Y lo que es peor, muchas de las peores tonterías han sido escritas por mujeres y autores pertenecientes a minorías que, lamentablemente, han sido elogiados por encima de su talento real por personas que deberían saberlo mejor, en casos a menudo mortificantes de halagos y humor. Como Samuel Johnson, piensan que «la predicación de una mujer es como el caminar de un perro sobre sus patas traseras. No se hace bien, pero uno se sorprende de que se haga». A diferencia de Johnson, exaltan todos los intentos -incluidos los risibles- hasta el cielo. Esto, por si no es obvio, no ayuda a las mujeres ni a las minorías.

Nada dura para siempre

No sé qué va a ser de las universidades, ni en Estados Unidos ni en ningún otro lugar. Vivimos en un mundo con Estados mucho más grandes y poderosos y una riqueza asombrosa comparada con la de la Inglaterra de los Tudor. Podemos permitirnos instituciones más parasitarias. Enrique VIII y el emperador Wuzong no podían. Pase lo que pase, será complicado.

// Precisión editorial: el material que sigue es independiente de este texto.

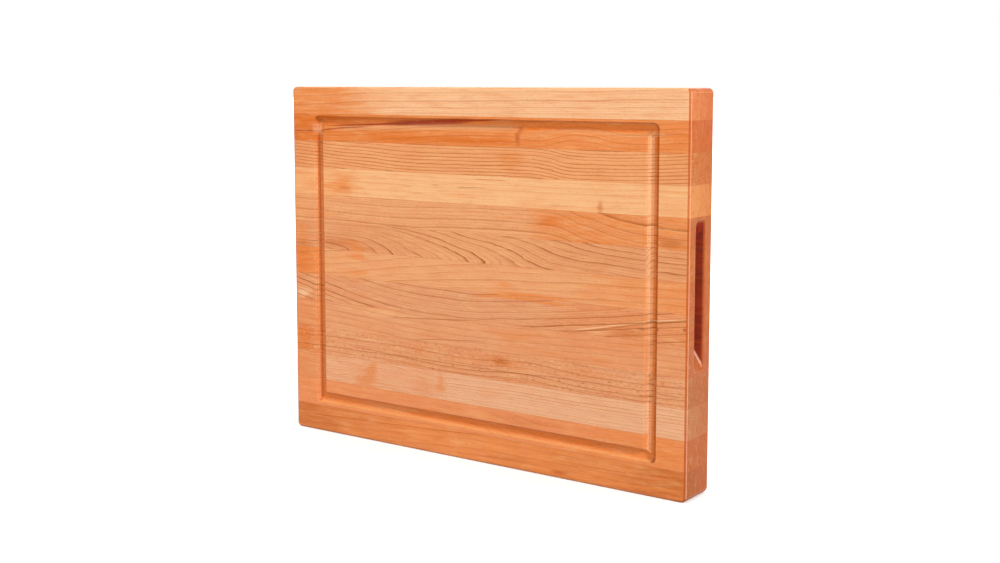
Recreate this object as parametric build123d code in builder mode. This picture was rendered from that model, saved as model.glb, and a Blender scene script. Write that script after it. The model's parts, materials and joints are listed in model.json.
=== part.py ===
from build123d import *
import os

# Laminated edge-grain cutting board, standing on one long edge.
# X runs along the staves, Y through the thickness with the grooved front face at -Y, and Z is up.
# The origin lies on the resting plane, under the middle of the board.
# The whole board is shaped first, then cut along its glue joints into blocks of wood and films of glue.

# ---- Driving dimensions, in millimetres ----

board_length = 450  # along X
board_height = 350  # along Z
board_thickness = 42  # along Y
corner_radius = 5  # the four corners, seen from the front
rim_radius = 2.5  # roundover along the rim of both faces

stave_count = 13  # strips of equal height, numbered from the top
butt_joints = {2: 279, 11: 195}  # stave number: its end-to-end joint, from the left end of the board
glue_thickness = 0.15  # cured film between two blocks

groove_radius = 5.8  # round-nosed cutter, so the juice groove is twice as wide as it is deep
groove_inset = 35  # from each side of the board to the groove's centre line
groove_lip_radius = 0.6  # sanded edge of the groove

grip_length = 130  # finger grip, along Z at the end face, before its mouth is eased
grip_width = 16  # between the grip's two cheeks, along Y
grip_depth = 11  # from the end face to the grip's floor
grip_ramp = 17  # height of the slope at each end of a grip
grip_bend_radius = 10  # between a slope and the floor
grip_floor_radius = 3  # between the cheeks and the floor
grip_lip_radius = 2  # eased edge of the mouth

# ---- Sizes worked out from them ----

half_length = board_length / 2
half_thickness = board_thickness / 2
middle_height = board_height / 2
stave_height = (board_height - (stave_count - 1) * glue_thickness) / stave_count
stave_pitch = stave_height + glue_thickness
groove_length = board_length - 2 * groove_inset
groove_height = board_height - 2 * groove_inset

front_plane = Plane.XZ.offset(half_thickness)
grip_plane = Plane(origin=(half_length, 0, middle_height), x_dir=(1, 0, 0), z_dir=(0, -1, 0))

# ---- Finger grip: the waste that a cutter takes out of the right-hand end ----

with BuildPart() as grip_waste:
    with BuildSketch(grip_plane) as grip_profile:
        with BuildLine():
            upper_half = Polyline(
                (-grip_depth, 0),
                (-grip_depth, grip_length / 2 - grip_ramp),
                (0, grip_length / 2),
                (grip_depth, grip_length / 2),
                (grip_depth, 0),
            )
            mirror(upper_half, about=Plane.XZ)
        make_face()
        fillet(grip_profile.vertices().group_by(Axis.X)[0], grip_bend_radius)
    extrude(amount=grip_width / 2, both=True)
    cheek_edges = grip_waste.faces().filter_by(Axis.Y).edges()
    fillet(cheek_edges.filter_by(lambda edge: edge.center().X < half_length), grip_floor_radius)

# ---- Whole board, as it leaves the sander ----

with BuildPart() as board:
    with BuildSketch(front_plane):
        with Locations((0, middle_height)):
            RectangleRounded(board_length, board_height, corner_radius)
    extrude(amount=-board_thickness)
    fillet(board.faces().filter_by(Axis.Y).edges(), rim_radius)

    # Juice groove: a round-nosed cutter run round a rectangle on the front face
    with BuildLine(front_plane) as groove_path:
        Polyline(
            (0, middle_height - groove_height / 2),
            (groove_length / 2, middle_height - groove_height / 2),
            (groove_length / 2, middle_height + groove_height / 2),
            (-groove_length / 2, middle_height + groove_height / 2),
            (-groove_length / 2, middle_height - groove_height / 2),
            close=True,
        )
    with BuildSketch(groove_path.line ^ 0):
        Circle(groove_radius)
    sweep(transition=Transition.ROUND, mode=Mode.SUBTRACT)

    # A finger grip in each end
    add(grip_waste.part, mode=Mode.SUBTRACT)
    add(mirror(grip_waste.part, about=Plane.YZ, mode=Mode.PRIVATE), mode=Mode.SUBTRACT)

    # Eased edges: the two grip mouths, then both edges of the groove
    end_faces = board.faces().filter_by(Axis.X).sort_by(Axis.X)
    mouths = [end_faces[0].inner_wires()[0], end_faces[-1].inner_wires()[0]]
    fillet([edge for mouth in mouths for edge in mouth.edges()], grip_lip_radius)

    front_faces = board.faces().filter_by(Axis.Y).group_by(Axis.Y)[0]
    inside_rim = half_length - groove_inset + 2 * groove_radius
    lip_edges = front_faces.edges().filter_by(
        lambda edge: edge.bounding_box().max.X < inside_rim
        and edge.bounding_box().min.X > -inside_rim
        and edge.bounding_box().min.Z > groove_inset - 2 * groove_radius
        and edge.bounding_box().max.Z < board_height - groove_inset + 2 * groove_radius
    )
    fillet(lip_edges, groove_lip_radius)


# ---- Blocks and glue films: the board cut into separate pieces ----


def write_slice(name, low_x, high_x, low_z, high_z):
    """Writes the piece of the board between two lengths along it and two heights."""
    with BuildPart() as piece:
        add(board.part)
        with Locations(((low_x + high_x) / 2, 0, (low_z + high_z) / 2)):
            Box(high_x - low_x, board_thickness, high_z - low_z, mode=Mode.INTERSECT)
    piece.part.label = name
    export_step(piece.part, f"parts/{name}.step")


os.makedirs("parts", exist_ok=True)

for number in range(1, stave_count + 1):
    top = board_height - (number - 1) * stave_pitch
    bottom = top - stave_height
    if number in butt_joints:
        joint = butt_joints[number] - half_length
        film_left = joint - glue_thickness / 2
        film_right = joint + glue_thickness / 2
        write_slice(f"stave_{number:02d}_left", -half_length, film_left, bottom, top)
        write_slice(f"butt_glue_{number:02d}", film_left, film_right, bottom, top)
        write_slice(f"stave_{number:02d}_right", film_right, half_length, bottom, top)
    else:
        write_slice(f"stave_{number:02d}", -half_length, half_length, bottom, top)
    if number < stave_count:
        film_name = f"glue_line_{number:02d}_{number + 1:02d}"
        write_slice(film_name, -half_length, half_length, bottom - glue_thickness, bottom)
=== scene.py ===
import json
import math

import bmesh
import bpy
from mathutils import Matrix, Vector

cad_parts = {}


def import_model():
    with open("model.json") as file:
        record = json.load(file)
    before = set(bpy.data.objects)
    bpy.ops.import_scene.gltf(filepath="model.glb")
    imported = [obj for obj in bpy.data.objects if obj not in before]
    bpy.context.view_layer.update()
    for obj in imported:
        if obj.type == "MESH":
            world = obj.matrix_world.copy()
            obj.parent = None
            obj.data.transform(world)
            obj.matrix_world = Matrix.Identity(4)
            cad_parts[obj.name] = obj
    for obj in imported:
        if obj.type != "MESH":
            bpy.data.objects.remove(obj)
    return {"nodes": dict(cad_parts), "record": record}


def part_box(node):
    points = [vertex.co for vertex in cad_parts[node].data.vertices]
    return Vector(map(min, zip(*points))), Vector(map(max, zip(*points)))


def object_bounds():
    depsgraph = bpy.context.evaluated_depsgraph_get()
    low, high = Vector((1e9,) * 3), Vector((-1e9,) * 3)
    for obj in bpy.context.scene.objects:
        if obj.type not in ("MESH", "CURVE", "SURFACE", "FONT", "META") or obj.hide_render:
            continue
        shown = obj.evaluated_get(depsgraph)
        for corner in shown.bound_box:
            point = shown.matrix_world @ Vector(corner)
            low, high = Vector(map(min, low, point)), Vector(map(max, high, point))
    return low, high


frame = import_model()
cad_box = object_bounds()

# ---------------------------------------------------------------- sizes, in millimetres

MM = 1000  # millimetres in a metre
STAVE_COUNT = 13

board_low, board_high = cad_box
BOARD_LENGTH = (board_high.x - board_low.x) * MM
BOARD_THICKNESS = (board_high.y - board_low.y) * MM
BOARD_HEIGHT = (board_high.z - board_low.z) * MM
FRONT = board_low.y * MM
HALF_LENGTH = BOARD_LENGTH / 2
STAVE_HALF_HEIGHT = BOARD_HEIGHT / STAVE_COUNT / 2

# The record states a box inside each hollow, and the hollow reaches a little further than its box.
GRIP_PAST_BOX_SIDEWAYS = 2.5
GRIP_PAST_BOX_UPWARD = 12
GROOVE_PAST_BOX = 2.2

openings = {opening["name"]: opening["box_m"] for opening in frame["record"]["physics"]["openings"]}
grip_low, grip_high = openings["right_grip_mouth"]
groove_low, groove_high = openings["juice_groove_lower"]
GRIP_HALF_WIDTH = (grip_high[1] - grip_low[1]) / 2 * MM + GRIP_PAST_BOX_SIDEWAYS
GRIP_HALF_REACH = (grip_high[2] - grip_low[2]) / 2 * MM + GRIP_PAST_BOX_UPWARD
GROOVE_DEPTH = (groove_high[1] - groove_low[1]) * MM + GROOVE_PAST_BOX

MARK_DEPTH = 26  # how far into the wood a blotch or streak at the front goes
MARK_SOLID_DEPTH = 4  # how far in a streak keeps its full strength
BACK_FADE = (12, 34)  # between these depths the tone of the front gives way to one even tone
END_REACH = 14  # how far from the ends of the board a face across the grain counts as end grain
RIM_WIDTH = 3.0  # how far from the ends the roundovers reach
RIM_SOLID_WIDTH = 2.4


# ---------------------------------------------------------------- colours

STUDIO_LIGHT = 1.91  # how much light falls on the front of the board
SHEEN = 0.018  # what its gloss adds to every channel
DARKEST = 0.004  # no wood reflects less than this


def linear(red, green, blue):
    """A colour given as 0 to 255 per channel, in the linear values that the nodes take."""
    def channel(value):
        value /= 255
        return value / 12.92 if value <= 0.04045 else ((value + 0.055) / 1.055) ** 2.4
    return (channel(red), channel(green), channel(blue), 1)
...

También hay diferencias de grado, si no de tipo, dentro del conjunto universitario: las universidades públicas de EE.UU. salen mucho mejor paradas en las clasificaciones de libertad de expresión de FIRE que las lujosas Ivies y las equivalentemente lujosas no Ivies, por ejemplo. Tal vez se hayan ganado una Peregrinación de Gracia contemporánea. Mientras tanto, las Ivies pueden tener plebeyos que les roben todos sus platos de oro, libros raros y retablos italianos.

En 1553, María la Sangrienta inició un valiente pero infructuoso esfuerzo por lograr un renacimiento de la vida monástica inglesa. Cuando murió en 1558 y fue sucedida por su hermanastra, Isabel I, la nueva reina ofreció a los monjes de María de Westminster la oportunidad de permanecer en su lugar si hacían el Juramento de Supremacía y se ajustaban al nuevo Libro de Oración Común. Todos se negaron y fueron dispersados sin pensiones.

Había monasterios en Inglaterra desde el siglo VI. En menos de 20 años, el impulso monástico del país se extinguió. Palabra para las universidades: nada dura para siempre.